Я гладила его спину, и постепенно его тело начало расслабляться, его дыхание становилось глубже.
Я не могла спать, но радовалась, что Себастьян уснул. Я слушала его тихое дыхание, и смотрела, как его лицо становилось расслабленным и умиротворенным. Я чувствовала, что вина обрушивалась на меня, когда я смотрела на него ― он такой красивый, такой милый и молодой. Все что он делал ― это любил меня, и теперь он был в опасности быть уничтоженным паводковыми водами моего неудавшегося брака.
Правильным для меня было бы тихо уехать и направиться в Нью-Йорк, чтобы мы с Дэвидом достойно могли провести наш развод, ― я надеялась на это, ― и мои отношения с Себастьяном могли остаться скрытыми. Как только ему исполнится восемнадцать, и меня уже здесь не будет, он мог бы сбежать. Люди будут говорить и возможно догадаются о правде, но у них не будет доказательств, и мы будем в безопасности.

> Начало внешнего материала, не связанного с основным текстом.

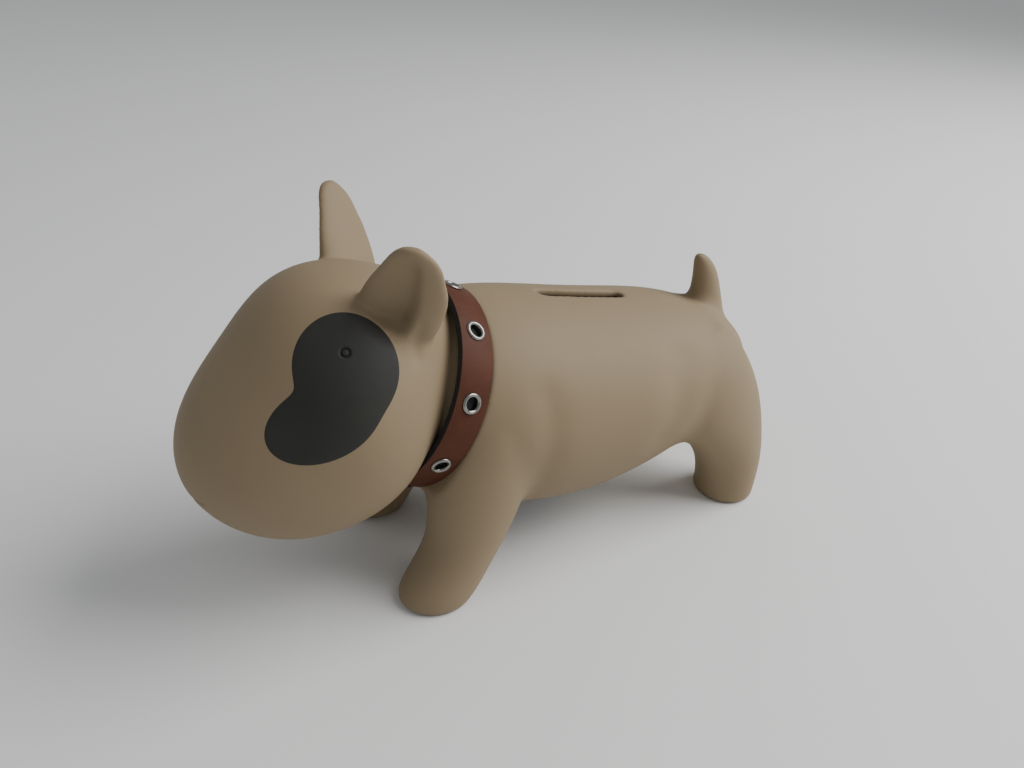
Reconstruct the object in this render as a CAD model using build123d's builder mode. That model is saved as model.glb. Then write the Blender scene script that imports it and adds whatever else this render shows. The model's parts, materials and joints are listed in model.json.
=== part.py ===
"""Dog-shaped coin bank: a hollow cast shell, a leather collar with eyelets, and a belly stopper.

Frame: millimetres, table at Z = 0, nose towards -Y, the dog's left side towards +X.
The origin is on the table, under the middle of the overall length.
"""
from build123d import *
import math
import os

os.makedirs("parts", exist_ok=True)

# ---- driving dimensions -------------------------------------------------------------
WALL = 4.0                 # casting thickness
SIDES = (1, -1)            # the dog's left, then its right
FOOT_ROUND = 2.5           # rounding of each foot's lower edge

SLOT_LENGTH = 45.0         # coin slot in the back, end to end
SLOT_WIDTH = 6.4
SLOT_Y = 39.4

HOLE_RADIUS = 16.0         # emptying hole in the belly
HOLE_Y = 14.0
BOSS_RADIUS = 24.0         # thick ring of shell round the emptying hole
BOSS_TOP = 27.0
SEAT_RADIUS = 20.5         # flat recess that the stopper's flange sits in
SEAT_Z = 20.0

NECK_Y, NECK_Z = -39.5, 82.1   # middle of the collar
NECK_TILT = 24.7               # the neck rises towards the head, degrees
COLLAR_WIDTH = 14.0
COLLAR_RADIUS = 41.8           # outside of the leather
LEATHER = 1.8
LINING = 0.9
COLLAR_GAP = 0.35              # play between the collar and the groove it turns in

EYELETS = 8
EYELET_PITCH = 38.2            # degrees between eyelets
EYELET_FIRST = -78.4           # the first one, from straight up towards the dog's left
EYELET_FLANGE = 4.1            # outer radius of the rolled flange
EYELET_HEIGHT = 0.8
EYELET_BORE = 2.35
EYELET_BARREL = 2.85
EYELET_HOLE = 2.9              # hole in the leather and the lining
EYELET_EDGE = 0.35             # rounding of the flange's outer and inner edges
WASHER_RADIUS = 4.0
WASHER_THICKNESS = 0.3
WASHER_POCKET = 0.35

# Angles round the neck, from straight up towards the dog's left. The strap starts low on the
# dog's right, runs once round, rises over its own start and laps it, and a stud joins the two.
STRAP_START = -134.5
RAMP_START = 212.0
RAMP_END = 224.0
RAMP_STEPS = 6
TAIL_END = 258.0
TAIL_RISE = 1.9                # how far the lapping tail stands off the strap's own run
TAIL_ROUND = 5.0
STUD_ANGLE = -118.0
STUD_CAP = 4.6                 # radius of the domed cap
STUD_DOME = 1.5
STUD_EDGE = 1.3                # rounding of the cap's rim
STUD_POST = 1.6
STUD_PLAY = 0.05
STUD_FOOT = 3.4                # wide foot of the post, sunk in the lining
FOOT_THICKNESS = 0.4
FOOT_DEPTH = 0.55              # how far the foot's underside lies inside the leather

STOPPER_PLAY = 0.08            # radial clearance of the stopper's neck in the hole
STOPPER_WALL = 3.0             # thickness of the stopper's tubular neck
STOPPER_LIP = 3.5              # how far the neck stands into the bank past the boss
STOPPER_TAPER = 1.2            # lead-in at the top of the neck
FLANGE_THICKNESS = 2.2
FLANGE_MARGIN = 0.6            # ring left free round the flange in its seat
FLANGE_BEVEL = 1.2
GRIP_RADIUS = 9.0              # two crescent dimples with a finger bar between them
GRIP_BAR = 3.0
GRIP_DEPTH = 1.2

RING_POINTS = 24               # points of a section that isn't an ellipse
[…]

Но кое-что удерживало меня от этого решения: первое, я знала, что Себастьян никогда не согласится на это, и будет еще одна ссора, и второе, я чувствовала ответственность за его хрупкую душу и не хотела оставлять его незащищенным.
Я знала, что Ширли и Митч присмотрят за ним, они и так заботились о нем как о сыне, но у них не было власти защитить его от желаний Дональда и Эстель. И ко всему прочему Дональд был одним из них ― частью военной семьи. Это работало в двух направлениях. Военные присматривали дуг за другом, но при этом существовал другой закон: не лезть в чужое дело.

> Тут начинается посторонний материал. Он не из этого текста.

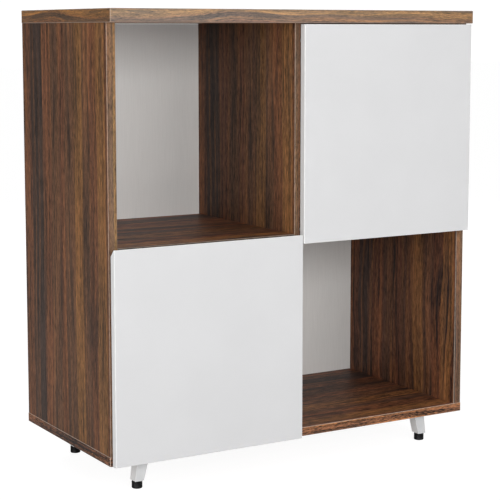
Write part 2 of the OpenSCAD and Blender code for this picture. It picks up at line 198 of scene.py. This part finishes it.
def walnut(name, across, along, offset, wave=0.005, shift=0.0, stretch=1.0, lift=0.0, contrast=1.3,
           fine=1.0, smoky=1.0, tints=(None, None, None), gloss=0.12, roughness=0.42, edge=None,
           level_between=None):
    """Printed walnut grain: strips, orange and smoky lines, dark marks, fibres and flecks.

    across and along weigh the X, Y and Z axes to give the places across and along the grain, and
    level_between is where they swap. offset picks another stretch of the tree, and wave is how far the
    lines wander. shift and stretch place the print's strips. lift makes the wood lighter, contrast
    strengthens its grain, fine makes the grain smaller, and smoky is how dark its marks are. tints
    multiply the colour of the faces along X, Y and Z, and the grey one on the bands' fronts is a painted
    sheen. edge is the colour of the rounded edges: partly wear, partly a painted highlight."""
    s = Shader(name)
    u, v = grain_places(s, across, along, level_between)
    wander = s.noise(s.scaled(s.vector(u, v, offset), (9.0, 3.0, 1.0)), detail=2.0)
    bent = s.math("ADD", u, s.remap(wander, 0.25, 0.75, -wave, wave))
    board = s.math("MULTIPLY_ADD", bent, stretch / PRINT_WIDTH, 0.5 + shift)
    strips = s.ramp(s.math("FRACT", board), strip_stops())
    place = s.scaled(s.vector(bent, v, offset), (fine, fine, 1.0))

    clouds = s.noise(s.scaled(place, (11.0, 3.0, 1.0)), detail=1.0)
    broad = s.noise(s.scaled(place, (40.0, 1.8, 1.0)), detail=3.0, roughness=0.6)
    marks = s.noise(s.scaled(place, (75.0, 4.5, 1.0)), detail=2.0, roughness=0.4, distortion=0.3)
    lines = s.noise(s.scaled(place, (110.0, 1.6, 1.0)), detail=4.0, roughness=0.75)
    hues = s.noise(s.scaled(place, (90.0, 1.6, 5.0)), detail=2.0, roughness=0.6)
    fibres = s.noise(s.scaled(place, (480.0, 34.0, 1.0)), detail=2.0, roughness=0.8)
    flecks = s.noise(s.scaled(place, (320.0, 60.0, 1.0)), detail=2.0, roughness=0.8)

    colour = s.blend(s.remap(hues, 0.50, 0.72, 0.0, 0.7), strips, ORANGE_LINE)
    colour = s.blend(s.remap(hues, 0.50, 0.30, 0.0, 0.6), colour, SMOKE_STRIP)
    smoke = s.math("MAXIMUM", s.remap(broad, 0.54, 0.68, 0.0, 0.70), s.remap(marks, 0.57, 0.70, 0.0, 0.80))
    colour = s.blend(s.math("MULTIPLY", smoke, smoky), colour, SMOKE_MARK)
    light = 1.0 + lift
    for layer, weight in ((clouds, 0.6), (lines, 1.9), (fibres, 2.3), (flecks, 1.3)):
        swing = s.math("MULTIPLY", s.math("SUBTRACT", layer, 0.5), weight * contrast)
        light = s.math("ADD", swing, light)
    shade = s.vector(s.math("POWER", light, RED_POWER), light, s.math("POWER", light, BLUE_POWER))
    colour = s.blend(1.0, colour, shade, "MULTIPLY")
    for axis, tint in enumerate(tints):
        if tint:
            colour = s.blend(s.turned(axis), colour, tint, "MULTIPLY")
    # Rounded edges turn towards the edge colour: partly wear, partly a painted highlight where light
    # catches the rounding
    if edge:
        wear_and_highlight = s.math("MULTIPLY", s.turn_mask(), s.remap(flecks, 0.30, 0.60, 0.55, 0.95))
        colour = s.blend(wear_and_highlight, colour, edge)

    s.set(Base_Color=colour, Roughness=s.remap(lines, 0.3, 0.7, roughness, roughness + 0.12),
          Specular_IOR_Level=gloss)
    s.bump(fibres, 0.35, 0.15 * MM)
    return s.material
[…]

Я не думала, что Митч захочет идти по этому пути ― это будет концом его карьеры. Если бы Себастьян был моложе, то возможно, но не сейчас, когда ему почти восемнадцать, возраст совершеннолетия и выхода из-под родительской опеки.
Поэтому мой план был такой: провести несколько дней в поисках комнаты, затем набраться мужества, чтобы сказать Дэвиду, что ухожу от него.

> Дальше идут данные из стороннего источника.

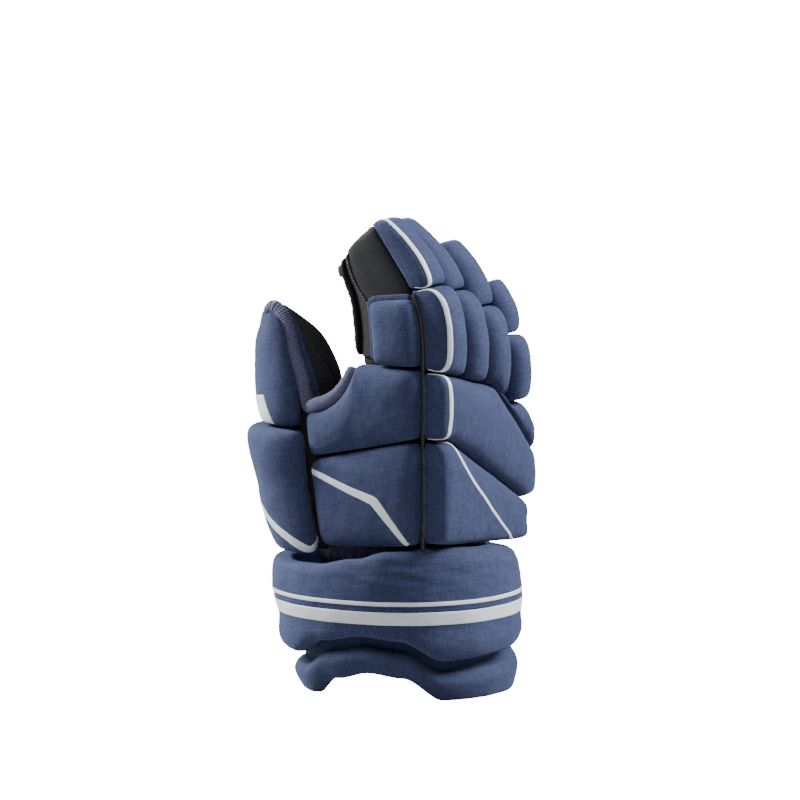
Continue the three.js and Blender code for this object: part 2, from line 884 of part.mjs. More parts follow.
// Flare under the band: thin where it stands inside the band, padded and rounded at the rim.
// inset is its way in from the cuff's oval, up its share of the way from the rim to the band's lower edge, and
// rise, inside the band, its share of the way from the lip to the flare's top.
const bandInnerInset = bandThick + gap;
const flareTopInset = bandInnerInset + flareTopThick;
const flareProfile = [
  { inset: bandInnerInset, up: 0, rise: 1 },
  { inset: bandInnerInset, up: 0, rise: 0.5 },
  { inset: bandInnerInset - 0.16 * bandThick, up: 0.8, rise: 0 },
  { inset: flareRim + 0.1 * flareThick, up: 0.67, rise: 0 },
  { inset: flareRim - 0.19 * flareThick, up: 0.46, rise: 0 },
  { inset: flareRim, up: 0.19, rise: 0 },
  { inset: flareRim + 0.33 * flareThick, up: 0, rise: 0 },
  { inset: flareRim + 0.9 * flareThick, up: 0, rise: 0 },
  { inset: flareRim + flareThick, up: 0.19, rise: 0 },
  { inset: flareRim + 1.14 * flareThick, up: 0.61, rise: 0 },
  { inset: flareTopInset, up: 0, rise: 0.5 },
  { inset: flareTopInset, up: 0, rise: 1 },
];

function flareSolid() {
  const rings = flareProfile.map((row) => circleOf(cuffSides, (angle) => {
    const degrees = angle / degree;
    const foot = notchShare(degrees) * notchHigh;
    const lip = lerp(foot, bandFoot(degrees), flareLipShare);
    const z = row.rise > 0 ? lerp(lip, flareTopZ, row.rise) : lerp(foot, bandFoot(degrees), row.up);
    return cuffPoint(degrees, row.inset, z);
  }));
  return ringStack(rings, true);
}

// Knit liner from inside the cuff up to the hand shell
function linerSolid() {
  const inset = flareTopInset + 2 * gap;
  const levels = [0, 0.45, 1];
  const ringAt = (share, wallInset) => circleOf(cuffSides, (angle) => {
    const z = lerp(linerFootZ, wristZ - gap, share);
    const low = cuffPoint(angle / degree, inset + wallInset, z);
    const high = sectionPoint(handSection(wristZ), angle, wallInset, z);
    return low.lerp(high, smooth((share - 0.2) / 0.8));
  });
  const outer = levels.map((share) => ringAt(share, 0));
  const inner = levels.map((share) => ringAt(share, linerWall)).reverse();
  return ringStack([...outer, ...inner], true);
}

// Building the glove

const glove = new THREE.Group();

function addPiece(name, geometry, material) {
  const piece = new THREE.Mesh(geometry, material);
  piece.name = name;
  glove.add(piece);
}

const handCutter = handSolid(-gap);
const thumbOuter = thumbSolid(0);
const thumbInner = thumbSolid(stallWall);
addPiece('hand_shell', cutBody(handTube(), [thumbInner]), leather);
addPiece('thumb_stall', cutBody(thumbOuter, [thumbInner, handCutter]), leather);
addPiece('wrist_liner', linerSolid(), knit);

for (const finger of fingers) {
  addPiece(`${finger.name}_stall`, stall(finger), mesh);
  addPiece(`${finger.name}_palm_strip`, padSolid(palmStrip(finger)), leather);
}

for (const [name, pad] of Object.entries(pads)) {
  addPiece(name, padSolid(pad), navy);
}

// Knit binding from the thumb's tip down to the crotch and up to the index finger
const bindingRows = [
  { turn: 140, rise: 0.955, lift: 0.5 },
  { turn: 165, rise: 0.985, lift: 0.2 },
  { turn: 195, rise: 0.985, lift: 0.1 },
  { turn: 212, rise: 0.945, lift: 0.1 },
  { turn: 214, rise: 0.88, lift: 0 },
  { turn: 214, rise: 0.8, lift: 0 },
  { turn: 214, rise: 0.72, lift: 0 },
  { turn: 214, rise: 0.64, lift: 0 },
  { turn: 214, rise: 0.585, lift: 0 },
];
const bindingPath = bindingRows.map((row) => {
  const foot = onThumb(row.turn * degree, thumbFootZ + row.rise * thumbHigh);
  return foot.point.addScaledVector(foot.out, bindingRadius * (1 + row.lift) + 2 * gap);
});
for (const y of steps(sidePadPalmY - 5, webStartY + 2, 5)) {
  const foot = onSide(-1, y, sideHigh(y) + bindingRadius + gap);
  bindingPath.push(foot.point.addScaledVector(foot.out, bindingRadius + gap));
}
const bindingLine = new THREE.CatmullRomCurve3(bindingPath);
const bindingPoints = bindingLine.getSpacedPoints(22);
const bindingOuts = bindingPoints.map(() => new THREE.Vector3(-1, 0, 0));
const bindingFrames = withSides(bindingPoints, bindingOuts);
const bindingBody = sweep(bindingFrames, bindingRadius, bindingRadius, 6);
const bindingCutters = [handCutter, thumbSolid(-gap)];
for (const name of ['upper_side_pad', 'thumb_upper_pad', 'thumb_lower_pad', 'index_side_pad']) {
  bindingCutters.push(padSolid(pads[name], gap));
}
addPiece('thumb_binding', cutBody(bindingBody, bindingCutters), knit);

addPiece('cuff_band', bandSolid(), navy);
addPiece('cuff_flare', flareSolid(), navy);

// White piping on the index rolls and the knuckle pad: in from the side, round the corner and along the edge
function hookPath(edgeX, sideX, lowY, highY) {
  const foot = [[sideX, lowY], [lerp(sideX, edgeX, 0.6), lowY], [edgeX, lerp(lowY, highY, 0.08)]];
  const run = steps(0.16, 0.84, 5).map((share) => [edgeX, lerp(lowY, highY, share)]);
  const head = [[edgeX, lerp(lowY, highY, 0.92)], [lerp(sideX, edgeX, 0.6), highY], [sideX, highY]];
  return [...foot, ...run, ...head];
}
const rollHook = hookPath(-0.74, -0.96, -0.92, 0.92);
for (const name of ['index_tip', 'index_middle']) {
  const roll = pads[`${name}_roll`];
  addPiece(`${name}_piping`, ribbonOn(roll, rollHook, pipingWide, pipingRise, 14), white);
}
const knuckleHook = hookPath(-0.93, -0.985, -0.92, 0.92);
addPiece('knuckle_piping', ribbonOn(pads.knuckle_pad, knuckleHook, pipingWide, pipingRise, 14), white);

// Thin slanted stripe on the lower back pad, and the bent stripes on the side and thumb pads
const backStripe = [[-0.92, 0.9], [-0.15, 0], [0.62, -0.92]];
addPiece('back_stripe', ribbonOn(pads.lower_back_pad, backStripe, backStripeWide, stripeRise, 10), white);
const sideStripe = [[0.95, 0.76], [0.3, 0.42], [-0.12, 0.22], [-0.25, 0.02], [-0.6, -0.68], [-0.78, -0.88]];
addPiece('side_stripe', ribbonOn(pads.lower_side_pad, sideStripe, stripeWide, stripeRise, 12), white);
const thumbStripe = [[-0.3, 0.34], [0.1, -0.1], [0.5, -0.5], [0.68, -0.62], [0.8, -0.58], [0.95, -0.5]];
addPiece('thumb_stripe', ribbonOn(pads.thumb_lower_pad, thumbStripe, stripeWide, stripeRise, 12), white);

// The origin lies on the ground under the middle of the glove's box
const box = new THREE.Box3().setFromObject(glove);
const middle = box.getCenter(new THREE.Vector3());
glove.position.set(-middle.x, -middle.y, -box.min.z);

export default glove;
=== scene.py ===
"""Padded ice hockey glove for the right hand, standing on its cuff.

Shapes are worked out in millimetres in the glove's drawing frame: +Z up along the fingers, -Y the back of
the hand, +Y the palm, -X the thumb and index side. put() turns them into metres in the row frame.
"""
import math
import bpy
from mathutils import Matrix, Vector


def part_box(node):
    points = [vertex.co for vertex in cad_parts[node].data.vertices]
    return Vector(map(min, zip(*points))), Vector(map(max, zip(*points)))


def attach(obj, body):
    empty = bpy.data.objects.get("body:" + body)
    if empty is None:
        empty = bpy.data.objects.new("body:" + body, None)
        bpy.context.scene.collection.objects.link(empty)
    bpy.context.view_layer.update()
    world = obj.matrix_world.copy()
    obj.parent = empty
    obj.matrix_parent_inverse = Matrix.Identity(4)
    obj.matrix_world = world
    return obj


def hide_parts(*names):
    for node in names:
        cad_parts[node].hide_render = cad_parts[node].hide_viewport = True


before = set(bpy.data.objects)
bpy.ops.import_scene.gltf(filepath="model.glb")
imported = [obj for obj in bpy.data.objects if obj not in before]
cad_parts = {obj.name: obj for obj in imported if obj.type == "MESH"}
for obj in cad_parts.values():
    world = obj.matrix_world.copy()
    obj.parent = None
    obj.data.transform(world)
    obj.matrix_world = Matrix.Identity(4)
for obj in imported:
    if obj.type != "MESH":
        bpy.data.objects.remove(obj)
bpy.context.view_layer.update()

from types import SimpleNamespace

import bpy
import numpy as np
from mathutils import Vector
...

Я достаточно хорошо знала своего мужа, и была уверена, что он будет чувствовать вину за сегодняшний несчастный случай, и поэтому будет вести себя тихо несколько дней, в которых я нуждалась.
По крайней мере, на это я и надеялась.
16 глава
На рассвете я осторожно потрясла Себастьяна, чтобы он проснулся.
Всю ночь я прислушивалась, не вернулся ли Дэвид, но дом оставался в тишине, а наша связь в тайне.
Он зевнул и потянулся, одарив меня самой ослепительной улыбкой.
― Боже, я люблю просыпаться с тобой, Каро. Я хочу делать это всю оставшуюся жизнь.
От его слов у меня болезненно сжалось сердце. Я отчаянно хотела верить ему.
Затем его улыбка увяла, и я увидела, что он вспомнил про ожоги. Он нахмурился.
― Как ты? Как твои ноги?
― Не так уж плохо. На самом деле лучше.
В действительности они болели больше, чем немного, особенно когда я сгибала колени, но ничего такого, о чем стоило бы беспокоиться. Хуже всего выглядела верхняя часть правой ступни, и было очень больно. Проведя небольшой осмотр, я почувствовала, что она покрылась волдырями за ночь. Скорее всего, будет адски больно надевать любую обувь, даже шлепанцы будут натирать.